● **EXERCISE DESCRIPTION**
Reproduce, word for word, every line from the first one down to the line containing "backplate and fasteners", and nothing else.
☆ ☆ ☆
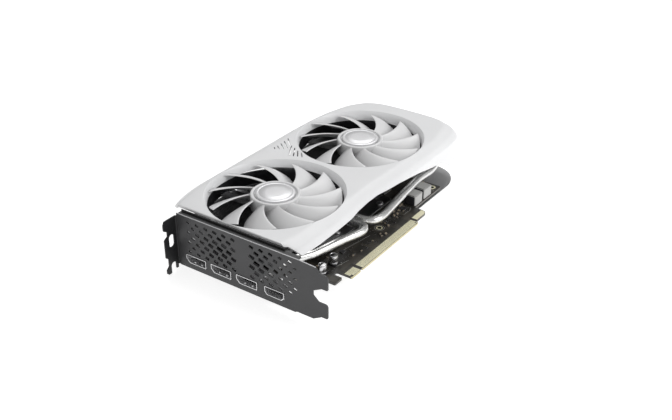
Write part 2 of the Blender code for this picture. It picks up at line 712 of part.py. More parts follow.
def make_bracket(finish, datum):
    openings = [displayport_outline(y, GAP) for y in DISPLAYPORT_Y]
    openings.append(hdmi_outline(HDMI_Y, GAP))
    openings.extend(vent_slots())
    face = plate(bracket_outline(), 0, BRACKET_THICKNESS, "YZ", holes=openings)
    flange = plate(flange_outline(), FLANGE_TOP - BRACKET_THICKNESS, FLANGE_TOP, "XZ",
                   holes=[stadium(SCREW_LINE, SCREW_SLOT_CENTRE, 9.4, SCREW_SLOT_WIDTH)])
    tabs = [box((0.4, y - 2.6, GAP), (9.5, y + 2.6, GAP + BRACKET_THICKNESS)) for y in BRACKET_TABS_Y]
    add("bracket", joined(face, flange, several(tabs)), finish["black_steel"], datum)
    steel = finish["socket_steel"]
    for index, y in enumerate(DISPLAYPORT_Y, 1):
        add(f"displayport_{index}", socket_solid(displayport_outline, y, 5.8), steel, datum)
    add("hdmi_port", socket_solid(hdmi_outline, HDMI_Y, 5.4), steel, datum)


# ---------------------------------------------------------------- backplate and fasteners

def make_backplate(finish, datum):
    low = 12.2
    outline = rounded([(4.0, 30.0, 2), (30.0, 30.0, 4), (36.0, low + 2, 3), (150.0, low, 2),
                       (BACKPLATE_TAIL, low, 23.0), (BACKPLATE_TAIL, 119.0, 12.0), (4.0, 119.0, 3)], 5)
    window = rectangle(70.0, 42.0, 117.0, 89.0, 4)
    vents = [stadium(193.0 + 5.5 * index, 72.0, 60.0, 2.6, 2) for index in range(4)]
    add("backplate", plate(outline, BACKPLATE_TOP - BACKPLATE_THICKNESS, BACKPLATE_TOP,
                           holes=[window, *vents]), finish["backplate_metal"], datum)
    frame = rounded([(72, 44, 3), (115, 44, 3), (115, 87, 3), (72, 87, 3)])
    add("retention_frame", plate(frame, BACKPLATE_TOP - BACKPLATE_THICKNESS, -BOARD_THICKNESS - GAP,
                                 holes=[rectangle(80, 52, 107, 79, 3)]), finish["screw_steel"], datum)


def screw(x, y, seat, head_radius=2.4):
    """Pan-head screw hanging from a seat level, head downwards."""
    return turned([(0, seat - 1.3), (head_radius * 0.7, seat - 1.3), (head_radius, seat - 0.7),
                   (head_radius, seat), (0, seat)], 12, x, y)


def make_fasteners(finish, datum):
    under = BACKPLATE_TOP - BACKPLATE_THICKNESS - GAP
    places = [(12, 100), (60, 22), (180, 24), (176, 106)]
    for index, (x, y) in enumerate(places, 1):
        add(f"backplate_screw_{index}", screw(x, y, under), finish["screw_steel"], datum, smooth=True)
    for index, (x, y) in enumerate(((76, 48), (111, 48), (111, 83), (76, 83)), 1):
        add(f"spring_screw_{index}", screw(x, y, under, 2.8), finish["screw_steel"], datum, smooth=True)
    for index, y in enumerate(BRACKET_TABS_Y, 1):
        seat = 2 * GAP + BRACKET_THICKNESS
        head = turned([(0, seat), (2.3, seat), (2.3, seat + 0.8), (1.6, seat + 1.5), (0, seat + 1.5)],
                      12, 5.6, y)
        add(f"bracket_screw_{index}", head, finish["screw_steel"], datum, smooth=True)
    for index, (x, y) in enumerate(((130.0, 32.0), (80.0, 34.5)), 1):
        head = turned([(0, 4.9), (2.6, 4.9), (2.6, 5.6), (2.0, 6.3), (0, 6.3)], 12, x, y)
        add(f"plate_screw_{index}", head, finish["screw_steel"], datum, smooth=True)


def make_leads(finish, datum):
    """Fan leads, down from each carrier's arm and along the far side to the header on the board."""
    add("fan_header", box((140.0, 105.6, GAP), (151.0, 110.6, 4.8)), finish["black_plastic"], datum)
    lane = FIN_FAR_Y + 3.2
    arm_tip = FAN_Y + 46.0
    under_arm = MOUNT_BOTTOM - 0.6
    rear_x = FAN_FRONT_X + FAN_PITCH
    rear = [(rear_x, arm_tip, under_arm), (rear_x, lane, 16), (rear_x - 1, lane, 9), (152, lane, 4.5),
            (148.4, 113.4, 2.6), (148.4, 111.4, 2.6)]
    front = [(FAN_FRONT_X, arm_tip, under_arm), (FAN_FRONT_X + 2, lane, 15), (66, lane, 10),
             (86, lane, 8), (110, lane, 7.6), (130, lane, 6.5), (138, lane, 4.0), (143.0, 113.4, 2.6),
             (143.6, 111.4, 2.6)]
    add("fan_lead_rear", tube(rear, 1.0, 6, 4.0), finish["cable"], datum, smooth=True)
    add("fan_lead_front", tube(front, 1.0, 6, 4.0), finish["cable"], datum, smooth=True)


def build():
    for item in list(bpy.data.objects):
        bpy.data.objects.remove(item, do_unlink=True)
    datum = empty("card_datum", None, ORIGIN)
    finish = make_materials()
    make_shroud(finish, datum)
    for which, x in fan_centres():
        make_fan(which, x, finish, datum)
    make_cooler(finish, datum)
    make_board(finish, datum)
    make_bracket(finish, datum)
    make_backplate(finish, datum)
    make_fasteners(finish, datum)
    make_leads(finish, datum)


build()
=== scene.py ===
"""Looks of the dual-fan graphics card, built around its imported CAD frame.

Shapes are written in millimetres from the card's datum: X from the outer face of the bracket to the
tail, Y from the bottom edge of the slot contacts to the top edge of the card, Z from the component
side of the board to the fans. TO_WORLD moves them into the frame, in metres.
"""

import math
import random

import bmesh
import bpy
from mathutils import Matrix, Vector


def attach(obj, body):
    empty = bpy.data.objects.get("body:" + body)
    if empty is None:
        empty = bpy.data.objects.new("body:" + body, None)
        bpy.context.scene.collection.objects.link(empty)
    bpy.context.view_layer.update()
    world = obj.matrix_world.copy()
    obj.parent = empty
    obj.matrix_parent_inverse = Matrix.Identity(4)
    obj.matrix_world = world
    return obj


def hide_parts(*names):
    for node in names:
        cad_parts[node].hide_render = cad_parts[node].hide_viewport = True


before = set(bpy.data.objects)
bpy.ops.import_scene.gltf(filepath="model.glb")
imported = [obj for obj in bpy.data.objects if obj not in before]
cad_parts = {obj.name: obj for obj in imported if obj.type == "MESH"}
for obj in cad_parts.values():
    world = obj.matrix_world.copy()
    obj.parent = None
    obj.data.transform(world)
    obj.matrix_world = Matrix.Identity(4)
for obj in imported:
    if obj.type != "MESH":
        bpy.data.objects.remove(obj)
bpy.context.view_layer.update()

MM = 0.001
ORIGIN = Vector((-106.535, -54.595, 7.0))
TO_WORLD = Matrix.Scale(MM, 4) @ Matrix.Translation(ORIGIN)

SHROUD_TOP = 36.5
SHROUD_FRONT = 7.0
SHROUD_MIDDLE_Y = 67.9
FAN_PLACES = {"front": (56.2, 67.6), "rear": (158.2, 67.6)}
BLADES = 11
BLADE_TIP_RADIUS = 44.3
BLADE_START = math.radians(-4.3)
HUB_RADIUS = 16.9
HUB_TOP = 36.3
HUB_BOTTOM = 25.2
MOUNT_TOP = 22.0
MOUNT_BOTTOM = 20.0
DUCT_RADIUS = 45.4
DUCT_BOTTOM = 29.6
RING_INNER = 45.6
RING_OUTER = 47.2
BRACKET_THICKNESS = 0.86
BRACKET_INSIDE = 0.8
BRACKET_LOW = -3.6
BRACKET_HIGH = 35.14
TONGUE_TIP = -14.01
FLANGE_TOP = 106.01
FLANGE_OUTER = -11.43
TOP_FOLD_REACH = 4.4
TAB_PLACES = (36.6, 102.0)
SOCKET_Z = 3.9
DISPLAYPORT_Y = (89.6, 68.7, 47.8)
HDMI_Y = 26.0

# Vent slots: pitch along the bracket and between rows, and (low y, high y, middle y) of both groups
VENT_PITCH = 7.35
VENT_ROW_PITCH = 3.65
VENT_TOP_ROW = 31.3
VENT_MIDDLE_Z = 19.5
VENT_GROUPS = [(57.0, 96.0, 68.0), (9.0, 44.5, 38.0)]

BOARD_THICKNESS = 1.57
BOARD_HOLE = (108.4, 18.3)
TAIL_HOLE = (180.6, 17.4)
PIPE_RADIUS = 3.0
PIPE_Z = 12.0
FIN_TOP = 19.4
FIN_BOTTOM = 5.6
UPPER_FIN_BOTTOM = 15.7
FIN_NEAR_Y = 41.2
FIN_FAR_Y = 113.4


# ---------------------------------------------------------------- materials

class Nodes:
    """Shorthand for building a material's node tree."""

    def __init__(self, name, stretch=(1, 1, 1)):
        self.material = bpy.data.materials.new(name)
        self.material.use_nodes = True
        self.tree = self.material.node_tree
        self.shader = self.tree.nodes["Principled BSDF"]
        place = self.tree.nodes.new("ShaderNodeTexCoord")
        mapping = self.tree.nodes.new("ShaderNodeMapping")
        mapping.inputs["Scale"].default_value = stretch
        self.tree.links.new(place.outputs["Object"], mapping.inputs["Vector"])
        self.place = mapping.outputs["Vector"]

    def add(self, kind, settings=(), **sockets):
        node = self.tree.nodes.new(kind)
        for key, value in dict(settings).items():
            setattr(node, key, value)
        for key, value in sockets.items():
            self.put(node.inputs[key.replace("_", " ")], value)
        return node

    def put(self, socket, value):
        if isinstance(value, bpy.types.NodeSocket):
            self.tree.links.new(value, socket)
        else:
            socket.default_value = value

    def noise(self, scale, detail=3.0, roughness=0.55, place=None):
        node = self.add("ShaderNodeTexNoise", Scale=scale, Detail=detail, Roughness=roughness)
        self.put(node.inputs["Vector"], place or self.place)
        return node.outputs["Fac"]

    def spread(self, value, low, high, start=0.3, end=0.7):
        node = self.add("ShaderNodeMapRange", Value=value)
        for socket, number in (("From Min", start), ("From Max", end), ("To Min", low), ("To Max", high)):
            node.inputs[socket].default_value = number
        return node.outputs["Result"]

    def mix(self, factor, first, second):
        node = self.add("ShaderNodeMix", {"data_type": "RGBA"})
        self.put(node.inputs[0], factor)
        self.put(node.inputs[6], (*first, 1.0) if isinstance(first, tuple) else first)
        self.put(node.inputs[7], (*second, 1.0) if isinstance(second, tuple) else second)
        return node.outputs[2]

    def maths(self, operation, first, second=0.0):
        node = self.add("ShaderNodeMath", {"operation": operation})
        self.put(node.inputs[0], first)
        self.put(node.inputs[1], second)
        return node.outputs[0]

    def bump(self, height, strength, distance):
        node = self.add("ShaderNodeBump", Strength=strength, Distance=distance * MM, Height=height)
        self.put(self.shader.inputs["Normal"], node.outputs["Normal"])

    def finish(self, colour, roughness, metallic=0.0, coat=0.0):
        self.put(self.shader.inputs["Base Color"], colour)
        self.put(self.shader.inputs["Roughness"], roughness)
        self.shader.inputs["Metallic"].default_value = metallic
        self.shader.inputs["Coat Weight"].default_value = coat
        self.shader.inputs["Coat Roughness"].default_value = 0.25
        return self.material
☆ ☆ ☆
● **PROBLEM SOLUTION**
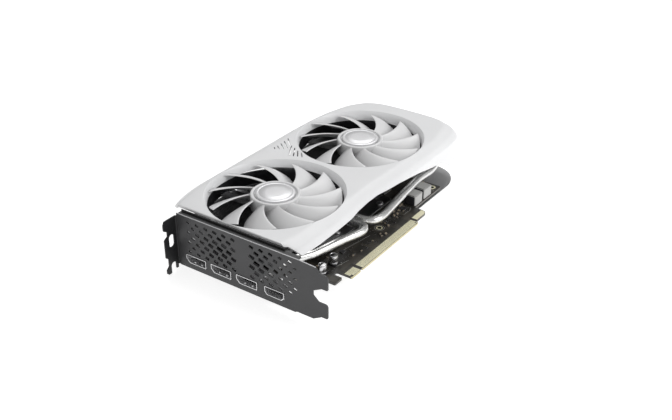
Write part 2 of the Blender code for this picture. It picks up at line 712 of part.py. More parts follow.
def make_bracket(finish, datum):
    openings = [displayport_outline(y, GAP) for y in DISPLAYPORT_Y]
    openings.append(hdmi_outline(HDMI_Y, GAP))
    openings.extend(vent_slots())
    face = plate(bracket_outline(), 0, BRACKET_THICKNESS, "YZ", holes=openings)
    flange = plate(flange_outline(), FLANGE_TOP - BRACKET_THICKNESS, FLANGE_TOP, "XZ",
                   holes=[stadium(SCREW_LINE, SCREW_SLOT_CENTRE, 9.4, SCREW_SLOT_WIDTH)])
    tabs = [box((0.4, y - 2.6, GAP), (9.5, y + 2.6, GAP + BRACKET_THICKNESS)) for y in BRACKET_TABS_Y]
    add("bracket", joined(face, flange, several(tabs)), finish["black_steel"], datum)
    steel = finish["socket_steel"]
    for index, y in enumerate(DISPLAYPORT_Y, 1):
        add(f"displayport_{index}", socket_solid(displayport_outline, y, 5.8), steel, datum)
    add("hdmi_port", socket_solid(hdmi_outline, HDMI_Y, 5.4), steel, datum)


# ---------------------------------------------------------------- backplate and fasteners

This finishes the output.